>>>

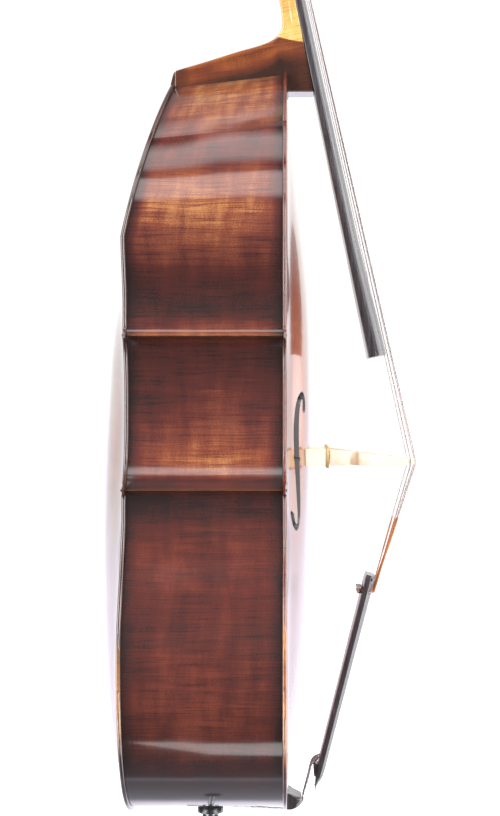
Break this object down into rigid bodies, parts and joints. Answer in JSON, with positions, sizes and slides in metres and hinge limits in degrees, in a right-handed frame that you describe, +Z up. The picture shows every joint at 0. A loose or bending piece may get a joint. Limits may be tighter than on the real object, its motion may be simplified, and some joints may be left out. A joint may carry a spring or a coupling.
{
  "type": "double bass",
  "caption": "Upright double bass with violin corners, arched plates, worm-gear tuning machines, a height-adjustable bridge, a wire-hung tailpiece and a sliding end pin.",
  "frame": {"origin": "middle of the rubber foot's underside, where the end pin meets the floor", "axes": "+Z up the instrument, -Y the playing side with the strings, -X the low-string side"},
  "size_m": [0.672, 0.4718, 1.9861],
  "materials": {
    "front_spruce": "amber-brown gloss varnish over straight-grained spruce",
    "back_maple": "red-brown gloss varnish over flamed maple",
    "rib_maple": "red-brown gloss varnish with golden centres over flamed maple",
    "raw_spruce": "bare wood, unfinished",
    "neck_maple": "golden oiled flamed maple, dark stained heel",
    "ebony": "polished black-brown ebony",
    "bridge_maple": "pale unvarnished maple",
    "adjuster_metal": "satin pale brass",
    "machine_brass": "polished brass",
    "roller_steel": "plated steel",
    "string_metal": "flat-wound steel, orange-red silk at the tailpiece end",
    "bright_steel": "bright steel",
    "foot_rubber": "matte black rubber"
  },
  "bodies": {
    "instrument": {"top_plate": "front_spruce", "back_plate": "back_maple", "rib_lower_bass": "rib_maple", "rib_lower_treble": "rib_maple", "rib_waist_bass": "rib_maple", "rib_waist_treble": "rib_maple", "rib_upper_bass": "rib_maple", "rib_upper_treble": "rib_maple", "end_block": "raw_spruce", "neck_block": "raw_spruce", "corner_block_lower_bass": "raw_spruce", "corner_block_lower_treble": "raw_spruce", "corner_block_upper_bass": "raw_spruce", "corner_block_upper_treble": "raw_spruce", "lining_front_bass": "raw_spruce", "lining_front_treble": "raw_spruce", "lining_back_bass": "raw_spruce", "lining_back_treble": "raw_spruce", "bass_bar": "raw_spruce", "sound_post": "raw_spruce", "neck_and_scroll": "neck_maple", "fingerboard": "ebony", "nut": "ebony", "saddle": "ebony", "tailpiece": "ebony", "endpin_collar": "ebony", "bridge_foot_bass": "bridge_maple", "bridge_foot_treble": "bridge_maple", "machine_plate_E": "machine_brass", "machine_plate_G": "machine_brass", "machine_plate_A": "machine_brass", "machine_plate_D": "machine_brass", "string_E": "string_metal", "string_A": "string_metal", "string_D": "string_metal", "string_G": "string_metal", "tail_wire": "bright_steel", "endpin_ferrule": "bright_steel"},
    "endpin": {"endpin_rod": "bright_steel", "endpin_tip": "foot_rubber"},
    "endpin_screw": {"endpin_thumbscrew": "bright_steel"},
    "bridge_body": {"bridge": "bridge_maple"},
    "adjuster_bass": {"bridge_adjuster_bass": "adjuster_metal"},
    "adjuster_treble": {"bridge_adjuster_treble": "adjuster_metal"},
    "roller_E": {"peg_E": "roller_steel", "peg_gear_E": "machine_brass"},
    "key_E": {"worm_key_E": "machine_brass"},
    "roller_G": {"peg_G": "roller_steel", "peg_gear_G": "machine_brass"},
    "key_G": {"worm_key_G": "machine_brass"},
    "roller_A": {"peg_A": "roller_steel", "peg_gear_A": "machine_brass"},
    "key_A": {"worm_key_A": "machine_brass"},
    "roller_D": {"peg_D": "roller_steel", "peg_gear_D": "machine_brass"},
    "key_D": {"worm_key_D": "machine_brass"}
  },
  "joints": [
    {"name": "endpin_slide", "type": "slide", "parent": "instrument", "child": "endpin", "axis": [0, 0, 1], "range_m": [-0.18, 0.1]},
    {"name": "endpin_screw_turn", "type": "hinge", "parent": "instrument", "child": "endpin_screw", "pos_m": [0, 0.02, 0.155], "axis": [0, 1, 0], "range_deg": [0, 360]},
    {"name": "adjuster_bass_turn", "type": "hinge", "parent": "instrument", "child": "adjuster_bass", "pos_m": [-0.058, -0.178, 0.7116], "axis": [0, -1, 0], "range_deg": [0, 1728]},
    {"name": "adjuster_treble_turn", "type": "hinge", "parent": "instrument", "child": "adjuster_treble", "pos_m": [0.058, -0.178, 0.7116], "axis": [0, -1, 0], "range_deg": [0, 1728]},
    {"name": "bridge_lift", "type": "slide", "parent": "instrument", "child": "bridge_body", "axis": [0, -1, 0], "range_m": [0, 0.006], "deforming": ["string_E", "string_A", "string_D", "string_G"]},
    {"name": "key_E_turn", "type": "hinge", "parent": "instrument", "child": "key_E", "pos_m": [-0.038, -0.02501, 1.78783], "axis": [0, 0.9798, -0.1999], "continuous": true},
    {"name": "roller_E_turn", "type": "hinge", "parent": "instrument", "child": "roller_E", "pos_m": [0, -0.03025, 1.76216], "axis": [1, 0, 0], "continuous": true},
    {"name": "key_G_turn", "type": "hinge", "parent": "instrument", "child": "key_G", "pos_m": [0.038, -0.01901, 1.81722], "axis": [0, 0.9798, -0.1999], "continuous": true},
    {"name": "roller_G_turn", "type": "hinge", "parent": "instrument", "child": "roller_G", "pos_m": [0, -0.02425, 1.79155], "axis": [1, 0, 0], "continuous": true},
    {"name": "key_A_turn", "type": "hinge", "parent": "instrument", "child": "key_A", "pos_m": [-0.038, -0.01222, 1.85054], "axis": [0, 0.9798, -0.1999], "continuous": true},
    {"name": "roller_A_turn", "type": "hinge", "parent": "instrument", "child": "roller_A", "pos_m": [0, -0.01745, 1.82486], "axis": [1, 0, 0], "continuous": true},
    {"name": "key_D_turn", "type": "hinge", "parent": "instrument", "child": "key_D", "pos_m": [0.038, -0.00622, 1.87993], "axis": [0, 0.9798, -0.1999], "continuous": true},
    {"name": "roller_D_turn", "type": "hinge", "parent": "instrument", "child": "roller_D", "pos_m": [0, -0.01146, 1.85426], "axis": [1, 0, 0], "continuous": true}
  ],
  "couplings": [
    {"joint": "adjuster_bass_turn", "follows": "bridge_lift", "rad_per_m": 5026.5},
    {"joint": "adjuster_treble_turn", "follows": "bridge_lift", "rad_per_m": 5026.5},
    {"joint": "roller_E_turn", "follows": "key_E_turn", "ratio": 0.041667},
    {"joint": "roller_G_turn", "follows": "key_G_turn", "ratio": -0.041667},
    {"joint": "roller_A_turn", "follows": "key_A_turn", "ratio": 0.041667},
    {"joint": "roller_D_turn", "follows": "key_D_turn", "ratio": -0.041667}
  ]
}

<<<

▶ _Exercise brief_
Each line above is to be repeated exactly.

▶ _Problem solution_
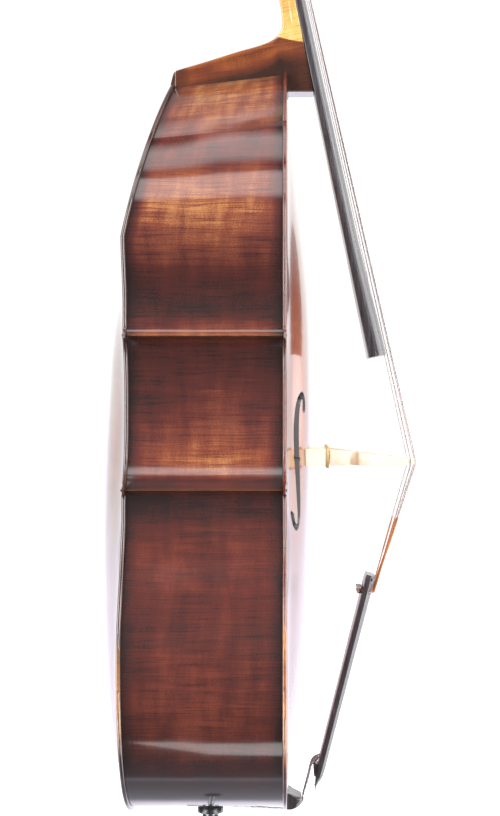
Break this object down into rigid bodies, parts and joints. Answer in JSON, with positions, sizes and slides in metres and hinge limits in degrees, in a right-handed frame that you describe, +Z up. The picture shows every joint at 0. A loose or bending piece may get a joint. Limits may be tighter than on the real object, its motion may be simplified, and some joints may be left out. A joint may carry a spring or a coupling.
{
  "type": "double bass",
  "caption": "Upright double bass with violin corners, arched plates, worm-gear tuning machines, a height-adjustable bridge, a wire-hung tailpiece and a sliding end pin.",
  "frame": {"origin": "middle of the rubber foot's underside, where the end pin meets the floor", "axes": "+Z up the instrument, -Y the playing side with the strings, -X the low-string side"},
  "size_m": [0.672, 0.4718, 1.9861],
  "materials": {
    "front_spruce": "amber-brown gloss varnish over straight-grained spruce",
    "back_maple": "red-brown gloss varnish over flamed maple",
    "rib_maple": "red-brown gloss varnish with golden centres over flamed maple",
    "raw_spruce": "bare wood, unfinished",
    "neck_maple": "golden oiled flamed maple, dark stained heel",
    "ebony": "polished black-brown ebony",
    "bridge_maple": "pale unvarnished maple",
    "adjuster_metal": "satin pale brass",
    "machine_brass": "polished brass",
    "roller_steel": "plated steel",
    "string_metal": "flat-wound steel, orange-red silk at the tailpiece end",
    "bright_steel": "bright steel",
    "foot_rubber": "matte black rubber"
  },
  "bodies": {
    "instrument": {"top_plate": "front_spruce", "back_plate": "back_maple", "rib_lower_bass": "rib_maple", "rib_lower_treble": "rib_maple", "rib_waist_bass": "rib_maple", "rib_waist_treble": "rib_maple", "rib_upper_bass": "rib_maple", "rib_upper_treble": "rib_maple", "end_block": "raw_spruce", "neck_block": "raw_spruce", "corner_block_lower_bass": "raw_spruce", "corner_block_lower_treble": "raw_spruce", "corner_block_upper_bass": "raw_spruce", "corner_block_upper_treble": "raw_spruce", "lining_front_bass": "raw_spruce", "lining_front_treble": "raw_spruce", "lining_back_bass": "raw_spruce", "lining_back_treble": "raw_spruce", "bass_bar": "raw_spruce", "sound_post": "raw_spruce", "neck_and_scroll": "neck_maple", "fingerboard": "ebony", "nut": "ebony", "saddle": "ebony", "tailpiece": "ebony", "endpin_collar": "ebony", "bridge_foot_bass": "bridge_maple", "bridge_foot_treble": "bridge_maple", "machine_plate_E": "machine_brass", "machine_plate_G": "machine_brass", "machine_plate_A": "machine_brass", "machine_plate_D": "machine_brass", "string_E": "string_metal", "string_A": "string_metal", "string_D": "string_metal", "string_G": "string_metal", "tail_wire": "bright_steel", "endpin_ferrule": "bright_steel"},
    "endpin": {"endpin_rod": "bright_steel", "endpin_tip": "foot_rubber"},
    "endpin_screw": {"endpin_thumbscrew": "bright_steel"},
    "bridge_body": {"bridge": "bridge_maple"},
    "adjuster_bass": {"bridge_adjuster_bass": "adjuster_metal"},
    "adjuster_treble": {"bridge_adjuster_treble": "adjuster_metal"},
    "roller_E": {"peg_E": "roller_steel", "peg_gear_E": "machine_brass"},
    "key_E": {"worm_key_E": "machine_brass"},
    "roller_G": {"peg_G": "roller_steel", "peg_gear_G": "machine_brass"},
    "key_G": {"worm_key_G": "machine_brass"},
    "roller_A": {"peg_A": "roller_steel", "peg_gear_A": "machine_brass"},
    "key_A": {"worm_key_A": "machine_brass"},
    "roller_D": {"peg_D": "roller_steel", "peg_gear_D": "machine_brass"},
    "key_D": {"worm_key_D": "machine_brass"}
  },
  "joints": [
    {"name": "endpin_slide", "type": "slide", "parent": "instrument", "child": "endpin", "axis": [0, 0, 1], "range_m": [-0.18, 0.1]},
    {"name": "endpin_screw_turn", "type": "hinge", "parent": "instrument", "child": "endpin_screw", "pos_m": [0, 0.02, 0.155], "axis": [0, 1, 0], "range_deg": [0, 360]},
    {"name": "adjuster_bass_turn", "type": "hinge", "parent": "instrument", "child": "adjuster_bass", "pos_m": [-0.058, -0.178, 0.7116], "axis": [0, -1, 0], "range_deg": [0, 1728]},
    {"name": "adjuster_treble_turn", "type": "hinge", "parent": "instrument", "child": "adjuster_treble", "pos_m": [0.058, -0.178, 0.7116], "axis": [0, -1, 0], "range_deg": [0, 1728]},
    {"name": "bridge_lift", "type": "slide", "parent": "instrument", "child": "bridge_body", "axis": [0, -1, 0], "range_m": [0, 0.006], "deforming": ["string_E", "string_A", "string_D", "string_G"]},
    {"name": "key_E_turn", "type": "hinge", "parent": "instrument", "child": "key_E", "pos_m": [-0.038, -0.02501, 1.78783], "axis": [0, 0.9798, -0.1999], "continuous": true},
    {"name": "roller_E_turn", "type": "hinge", "parent": "instrument", "child": "roller_E", "pos_m": [0, -0.03025, 1.76216], "axis": [1, 0, 0], "continuous": true},
    {"name": "key_G_turn", "type": "hinge", "parent": "instrument", "child": "key_G", "pos_m": [0.038, -0.01901, 1.81722], "axis": [0, 0.9798, -0.1999], "continuous": true},
    {"name": "roller_G_turn", "type": "hinge", "parent": "instrument", "child": "roller_G", "pos_m": [0, -0.02425, 1.79155], "axis": [1, 0, 0], "continuous": true},
    {"name": "key_A_turn", "type": "hinge", "parent": "instrument", "child": "key_A", "pos_m": [-0.038, -0.01222, 1.85054], "axis": [0, 0.9798, -0.1999], "continuous": true},
    {"name": "roller_A_turn", "type": "hinge", "parent": "instrument", "child": "roller_A", "pos_m": [0, -0.01745, 1.82486], "axis": [1, 0, 0], "continuous": true},
    {"name": "key_D_turn", "type": "hinge", "parent": "instrument", "child": "key_D", "pos_m": [0.038, -0.00622, 1.87993], "axis": [0, 0.9798, -0.1999], "continuous": true},
    {"name": "roller_D_turn", "type": "hinge", "parent": "instrument", "child": "roller_D", "pos_m": [0, -0.01146, 1.85426], "axis": [1, 0, 0], "continuous": true}
  ],
  "couplings": [
    {"joint": "adjuster_bass_turn", "follows": "bridge_lift", "rad_per_m": 5026.5},
    {"joint": "adjuster_treble_turn", "follows": "bridge_lift", "rad_per_m": 5026.5},
    {"joint": "roller_E_turn", "follows": "key_E_turn", "ratio": 0.041667},
    {"joint": "roller_G_turn", "follows": "key_G_turn", "ratio": -0.041667},
    {"joint": "roller_A_turn", "follows": "key_A_turn", "ratio": 0.041667},
    {"joint": "roller_D_turn", "follows": "key_D_turn", "ratio": -0.041667}
  ]
}